Dean Bartins has lived all 46 of his years in a grand, 120-year-old house in a part of Chateau on the other side of the highway. Once his house was surrounded by houses. His immediate neighbors now are Wendy’s, McDonalds and the Western Pennsylvania Humane Society.

“Some people would say, ‘Hey, you’re surrounded by parking lots,’ ” he said. “But from the inside looking out, it’s as far as the eye can see” — views of the entire skyline and the hillside across the river.

“We always called this ‘the ward,'” said Mr. Bartins. “But I know [now] it’s Chateau.” He said he became aware of the designation “maybe 20 years ago.”

“I have always considered this Manchester,” said Peggy Baust, the owner of Peggy’s Harbor, one of three boat docks in Chateau. She and her husband, Eddie, live at the boat dock they own and operate. They moved there from Shaler in 1972 to live in a houseboat and started their dock business in the early 1980s.

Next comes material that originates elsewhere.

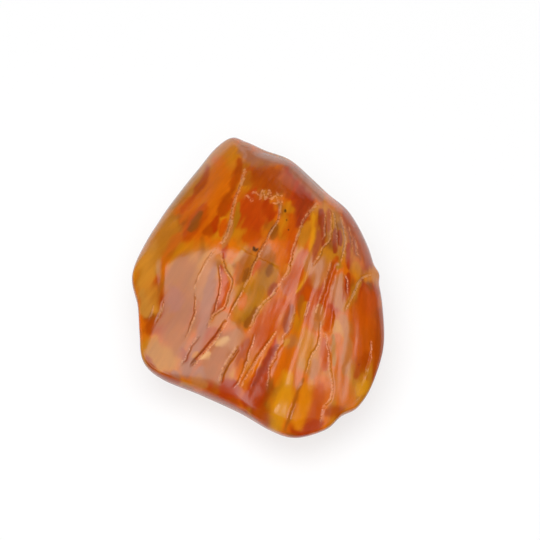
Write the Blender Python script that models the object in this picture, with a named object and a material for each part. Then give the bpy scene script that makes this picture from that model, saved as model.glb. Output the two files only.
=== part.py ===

Their mobile home, its side deck adorned with a red Christmas bow and pine garlands, sits several yards from the lapping Ohio River and along the trail that brings a stream of bicyclists, joggers and walkers in good weather.

Her neighbors are a refrigeration company, a company that makes metal grills and welding rods, and parking lots.

Neither she nor Mr. Bartins expressed concern about the casino.

“Absolutely not,” said Ms. Baust. “I don’t know what will happen to the part of the trail that runs beside it, but it can’t hurt me.” (Casino owner Don Barden plans improvements to the trail.)

She counts the other boat club owners who live in homes along the river as her neighbors, “good neighbors,” she said, admitting that, “when 5 o’clock rolls around,” the neighborhood is pretty empty.

Arthur Ziegler, executive director of Pittsburgh History and Landmarks and one of the preservationists who helped save much of Manchester from the wrecking ball in the 1960s, said Chateau is news to him: “I’ve never heard anyone use that name. It was all Manchester.”

He said he and other activists in the late 1960s “went to meetings because we didn’t want the highway.”

Route 65 plunged Chateau into habitation crisis. Starting in 1960, the population declined severely: From 5,251 — when it was still part of Manchester — to 681 to 322 to 12 to 39, making it the least populated neighborhood in the city.

The highway that Mr. Ziegler called “typical of planning that uprooted people and severed a neighborhood so people could get to the suburbs more quickly,” is now an asset for bringing people back, according to the state gaming board chairman. The Post-Gazette reported last week that Gov. Ed Rendell said the chairman cited access as one of the factors in Mr. Barden’s selection.

Mr. Barden has predicted that the Majestic Star Casino, a two-story, glass and steel construction, will be built in a world-beating 15 months. And Chateau has some bragging rights, for what it’s worth.